# XP users get to try SP3 enhancements



## Glaswegian (Sep 16, 2005)

Microsoft has posted the release candidate of Windows XP Service Pack 3 to its download site.

The move marks the first opportunity for all users of the six-year-old operating system to try out its final upgrade. Previously, several thousand users were given access to test builds of SP3 only by Microsoft's invitation.

According to a company spokeswoman, the version that débuts Tuesday, dubbed a "release candidate" to note progress from earlier betas, will be available from the Microsoft Download Centre. She was unable, however, to say when the service pack would post to Windows Update so users can download and install it with the company's update service.

The final version of Windows XP SP3 remains slated for delivery sometime in the first half of 2008, the spokeswoman said. She also warned off casual users from trying the preview. "As this is a release candidate, we strongly encourage only those who are comfortable installing pre-release code to download Windows XP SP3," she said.

Recently, Microsoft has been downplaying the significance of Windows XP SP3. In a white paper posted to its Web site last week, and also Tuesday, the company praised Windows Vista at XP's expense, reminding users that "Vista provides the most advanced security and management capabilities of any Windows operating system."
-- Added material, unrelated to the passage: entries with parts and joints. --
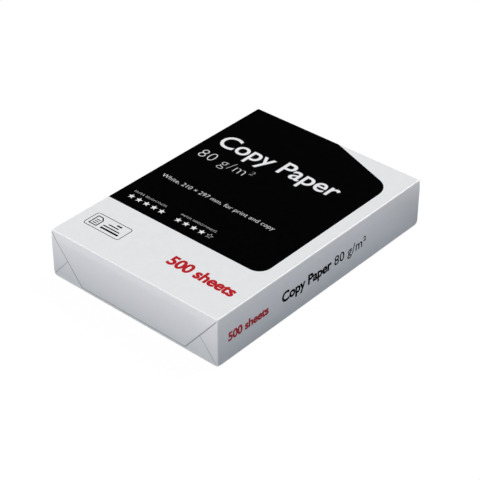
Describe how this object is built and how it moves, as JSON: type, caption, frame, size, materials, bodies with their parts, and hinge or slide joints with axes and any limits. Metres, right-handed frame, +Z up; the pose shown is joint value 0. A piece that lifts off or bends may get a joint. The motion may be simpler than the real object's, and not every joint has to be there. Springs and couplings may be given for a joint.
{
  "type": "ream of paper",
  "caption": "Sealed ream of A4 office paper: a flat block in a printed paper wrapper with crisp edges and envelope-folded ends.",
  "frame": {"origin": "middle of the underside, on the surface that the pack lies on", "axes": "+Z up through the stack; +Y along the sheets' long side, from one folded end to the other; +X across, towards the printed long side panel"},
  "size_m": [0.2104, 0.2984, 0.0522],
  "materials": {
    "wrapper": "satin"
  },
  "bodies": {
    "root": {"wrapped_ream": "wrapper"}
  },
  "joints": []
}
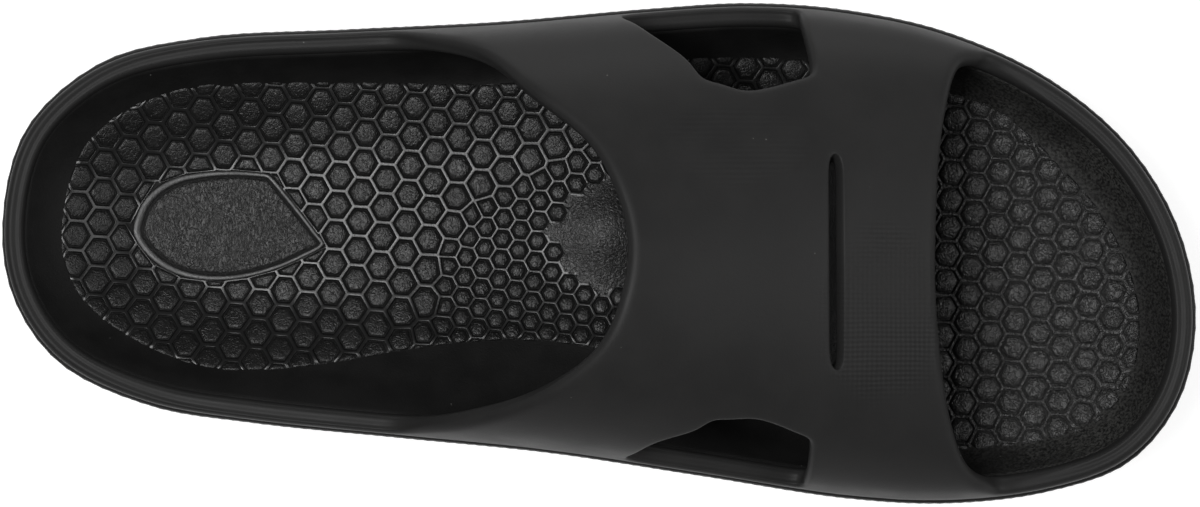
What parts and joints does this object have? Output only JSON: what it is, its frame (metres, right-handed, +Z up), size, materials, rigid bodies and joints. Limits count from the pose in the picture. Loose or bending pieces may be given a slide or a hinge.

"Windows XP SP3 does not bring significant portions of Windows Vista functionality to Windows XP," the spokeswoman said.

According to the white paper, the Download Centre version of XP SP3 will weigh in at about 580MB; the version downloaded and installed via Windows Update, however, will be much smaller, typically around 70MB.

Windows XP debuted in October 2001 and was last updated as SP2 in August 2004; SP3 will be the final major upgrade of the operating system.


----------